= Data excerpt =
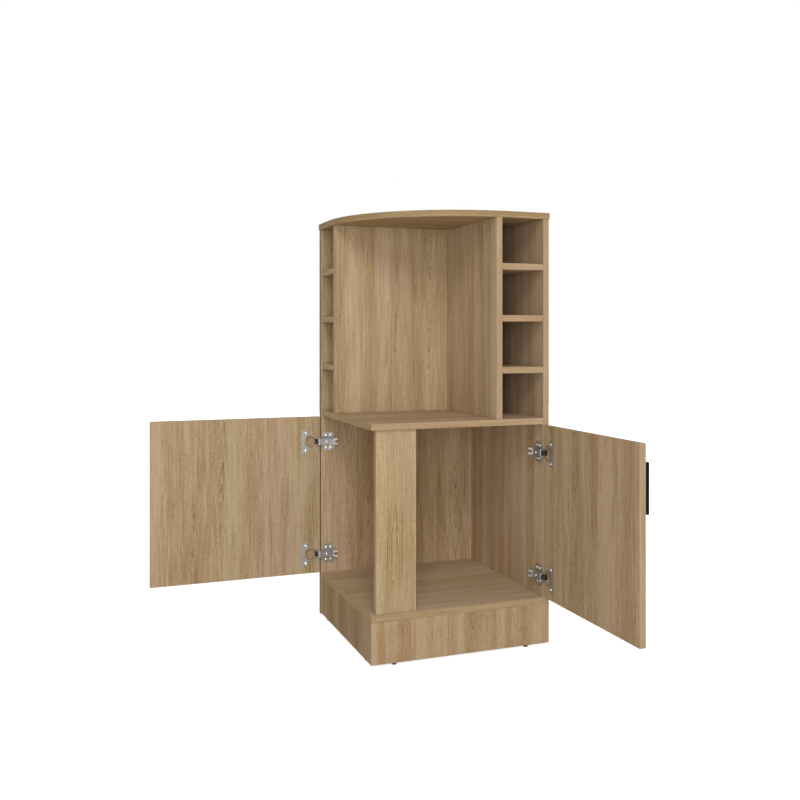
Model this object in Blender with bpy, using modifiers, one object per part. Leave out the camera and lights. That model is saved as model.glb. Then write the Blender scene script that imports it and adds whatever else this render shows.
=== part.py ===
"""Corner bar cabinet: a rounded top and an open niche between two bottle racks, over a cupboard with two doors.

Metres, +Z up, glides on z = 0. In plan the carcass is a square: the two walls meet at the room's corner,
and the two open faces meet at the front corner, where the plan's own origin lies. The right door hangs on
the right wall, the left door on the back wall, and both stand open at a right angle.
"""

import math

import bmesh
import bpy
from mathutils import Matrix, Vector

# Carcass
SIDE = 0.4465           # both sides of the square plan
BOARD = 0.015           # every board's thickness
SEAT = 0.0003           # air left between pieces that touch
EASE = 0.0005           # rounding of the board edges
BACK_PROUD = 0.0035     # back panel's front edge outside the left open face
PLINTH_HEIGHT = 0.0954
CUPBOARD_HEIGHT = 0.4152  # clear, bottom board to middle shelf
CELL_WIDTH = 0.108      # clear size of one bottle cell
CELL_HEIGHT = 0.108
CELLS = 4
TOP_OVERHANG = 0.0015
TOP_RADIUS = 0.342      # rounding of the top's front corner
ARC_STEPS = 40
POST_SETBACK = 0.007    # post's front face behind the front plane
POST_START = 0.0125     # post's free edge from the left face
POST_WIDTH = 0.0965

# Glides
GLIDE_RADIUS = 0.006
GLIDE_HEIGHT = 0.005
GLIDE_CROWN = 0.0012    # rounding of the glide's rim
GLIDE_NEAR = 0.056      # first glide from the front corner
GLIDE_FAR = 0.044       # last glide from the wall at the other end

# Doors
DOOR_RIGHT_WIDTH = 0.409
DOOR_LEFT_WIDTH = 0.4306
DOOR_THICKNESS = 0.015
DOOR_UNDER_SHELF = 0.0026  # gap between a door's top and the shelf's underside
DOOR_OVER_FLOOR = 0.0005  # gap between a door's lower end and the bottom board's upper face
HINGE_FROM_TOP = 0.0653
HINGE_FROM_BOTTOM = 0.0502

# Handle, a flat bar on two legs
HANDLE_PITCH = 0.096    # leg to leg
HANDLE_LEG = 0.012
HANDLE_BAR = 0.008      # bar's thickness
HANDLE_WIDTH = 0.010
HANDLE_REACH = 0.0308   # outer face from the door
HANDLE_INSET = 0.034    # from the door's free edge
HANDLE_FROM_TOP = 0.044
HANDLE_EASE = 0.0008

# Hinge: places in the plan of one hinge, x into the opening from the wall, y into the cupboard from its edge
REVEAL = 0.002          # wall edge left showing beside the closed door
CLOSED_GAP = 0.0028     # closed door in front of the wall's edge
OPEN_PROUD = 0.0        # open door's inner face outside the wall's inner face
OPEN_GAP = 0.0038       # open door's end in front of the wall's edge
PIVOT_FROM_END = 0.0091  # door pin from the door's end
PIVOT_DEPTH = 0.0025    # door pin below the door's inner face
POLE_TO_ARM = 0.0165    # pole of the door's quarter turn to the arm pin
CUP_RADIUS = 0.0175     # bore in the door
CUP_TAB = 0.0065        # bore's edge from the door's end
CUP_BORE_DEPTH = 0.0122
CUP_DEPTH = 0.0115
CUP_FIT = 0.0003        # air round the cup in its bore
CUP_WALL = 0.0008
FLANGE = 0.0009         # flange's thickness
FLANGE_RADIUS = 0.0193
FLANGE_LENGTH = 0.062
FLANGE_NEAR = 0.0313    # flange bar, near and far edge from the door's end
FLANGE_FAR = 0.049
FLANGE_CORNER = 0.004
MOUTH_RADIUS = 0.0159   # D-shaped mouth of the cup
MOUTH_FAR = 0.038       # straight side of the mouth from the door's end
NOTCH_NEAR = 0.0075     # notch for the link in the flange
NOTCH_END = 0.014
NOTCH_HALF = 0.0067
NOTCH_DEPTH = 0.0046
DOOR_PIN_RADIUS = 0.00075
DOOR_PIN_HALF = 0.0075
ARM_PIN_RADIUS = 0.0012
ARM_PIN_HALF = 0.0088
PIN_FIT = 0.0001        # air round a pin in its eye
LINK_HALF_WIDTH = 0.0064
LINK_THICKNESS = 0.002
LINK_EYE_ARM = 0.0021
LINK_EYE_DOOR = 0.00135
LINK_HANDLE_ARM = (0.01098, 0.00335)  # pull of the link's curve at its arm end, along and across
LINK_HANDLE_DOOR = (0.00961, 0.00622)  # and at its door end
LINK_STEPS = 14
ARM_HALF_WIDTH = 0.00825
ARM_SHEET = 0.0015
ARM_WEB = 0.0012
ARM_NOSE = 0.0036       # rounding round the arm pin
ARM_FOOT = 0.003        # lower edge of the arm's sides above the wall
ARM_STEP = (0.002, 0.006)   # where the sides widen towards the wall
ARM_SLOPE = 0.031       # where the arm starts to rise to its free end
ARM_END = 0.0405
ARM_END_RISE = 0.007
FORK_DEPTH = 0.0075      # open slot between the arm's two prongs
FORK_HALF_WIDTH = 0.0036
SLOT_HALF_WIDTH = 0.0028
SLOT_CORNER = 0.0024
SLOT = (0.021, 0.030)   # slot in the arm's web
PLATE_THICKNESS = 0.0022
PLATE_BAND = (0.003, 0.040)  # middle band, front and back
PLATE_BAND_HALF = 0.0088
PLATE_WING = (0.0053, 0.035)
PLATE_WING_HALF = 0.0245
PLATE_WING_CORNER = 0.007
PLATE_HOLES = (0.0135, 0.0262)
PLATE_HOLE_SPACING = 0.032
PLATE_HOLE_RADIUS = 0.0024
RAIL = (0.007, 0.034)
RAIL_HALF_WIDTH = 0.0062

ROUND = 32              # sides of a large circle
SMALL_ROUND = 16        # sides of a pin

# Levels
Z_BASE = GLIDE_HEIGHT
Z_FLOOR = Z_BASE + PLINTH_HEIGHT + BOARD
Z_SHELF = Z_FLOOR + CUPBOARD_HEIGHT
Z_RACK = Z_SHELF + BOARD
CELL_PITCH = CELL_HEIGHT + BOARD
Z_CEILING = Z_RACK + CELLS * CELL_PITCH - BOARD
Z_TOP = Z_CEILING + BOARD

# Plan
WALL = SIDE - BOARD
INNER = WALL - SEAT
NICHE = WALL - CELL_WIDTH - BOARD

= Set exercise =
Only the lines from the beginning of the material to the line containing "with two doors." should be echoed, verbatim and in full.

= Solution =
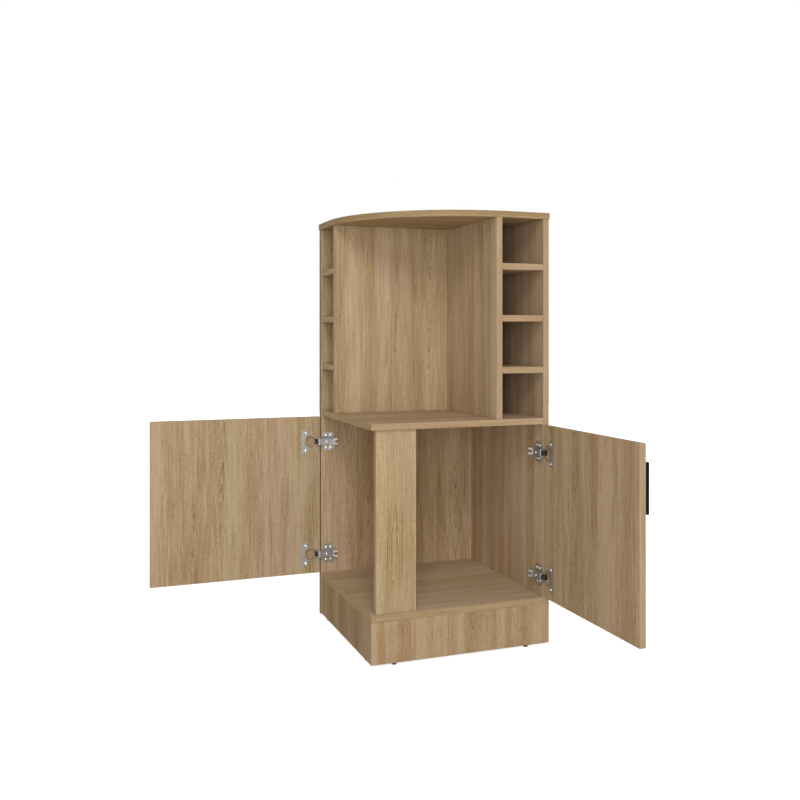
Model this object in Blender with bpy, using modifiers, one object per part. Leave out the camera and lights. That model is saved as model.glb. Then write the Blender scene script that imports it and adds whatever else this render shows.
=== part.py ===
"""Corner bar cabinet: a rounded top and an open niche between two bottle racks, over a cupboard with two doors.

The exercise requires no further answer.